There’s also a mistaken public perception that renewables are the only ones not standing on their own two feet at the moment. “There is no technology in the UK system at the moment which doesn’t receive subsidies,” says Jimmy Aldridge who works in the energy and climate change unit at the IPPR think-tank. “There are new subsidies at the moment to pay for coal, gas and nuclear to compensate for that fact that the business case for those technologies has changed in response to new cheaper renewable technologies.”

The shift to renewables is evident in the US according to BNEF, “They are really becoming cost-competitive and they’re competing more directly with fossil fuels. We’re seeing the utilisation rate of fossil fuels wear away.” It says though wind and solar have traditionally been a small fraction of US electricity – making up 5% in 2014 – production is rising and now those two energy sources are of a significant enough size to actually influence when coal and natural gas plants are kept running.

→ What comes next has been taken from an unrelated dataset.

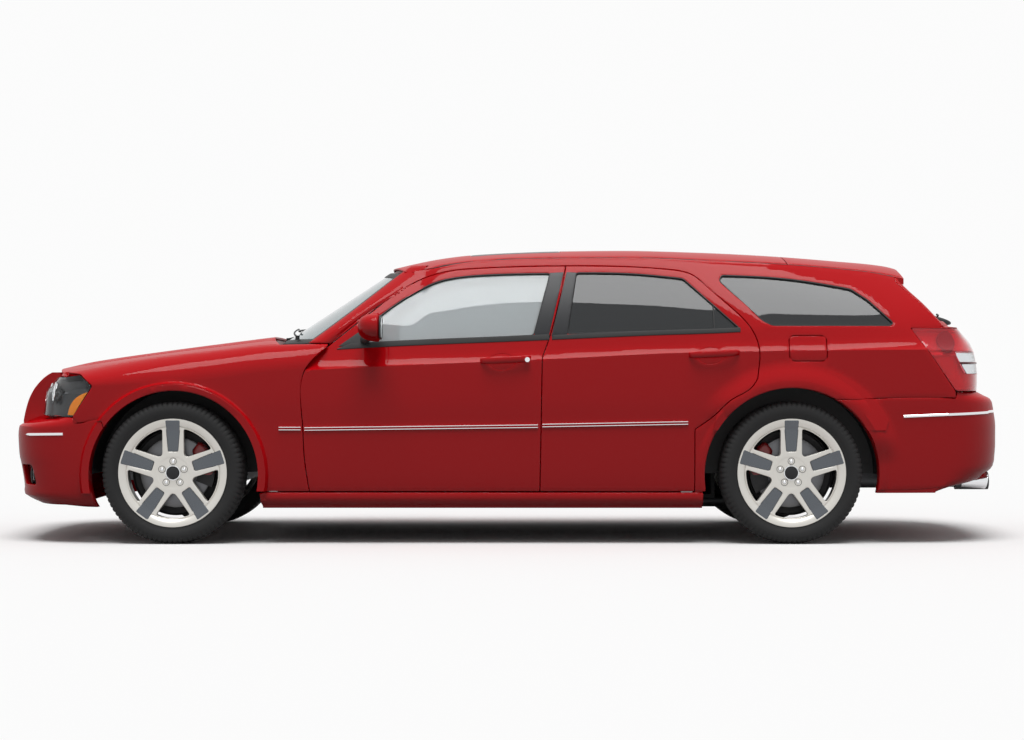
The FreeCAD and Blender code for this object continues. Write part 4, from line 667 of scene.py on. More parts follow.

It calls this the ‘virtuous cycle’: as more wind and solar plants are installed, more coal and gas plants sit idle for longer and the coal and gas power costs go up. In addition, although there is a cost involved in building a solar or wind project once it’s there the marginal cost of the electricity it produces is basically zero, but fossil fuel plants require more fuel for every watt produced. As Bloomberg put it, “If you’re a power company with a choice, you choose the free stuff every time.”

When the Government made its decision to end wind subsidies for onshore farms some experts described it as bizarre. Its decision to give local people a veto over plans to develop wind farms when they have no comparable powers over fracking or say the development of a nuclear plant on their doorstep, also baffled business leaders. 

With the UK dropping out of the EY Renewable Energy Country Attractiveness for Investment Index for the first time since it was set up, pressure must be building within the Department of Energy and Climate Change particularly with warnings from the governor of the Bank of England last month. 

At a gathering of leading insurers, Mark Carney raised concerns about the rapid increase in weather-related catastrophes and the jump in both physical and financial costs. He said that, “climate change threatens global financial security and prosperity” and that these challenges currently posed by climate change, “pale in significance compared with what might come.”

There is one other problem. Because the cost would fall on future generations there was little impetus on the current one to fix it. “In other words once climate change becomes a defining issue for financial stability it may already be too late.”

It all begs one question – what is it going to take for the Conservative Government to blink?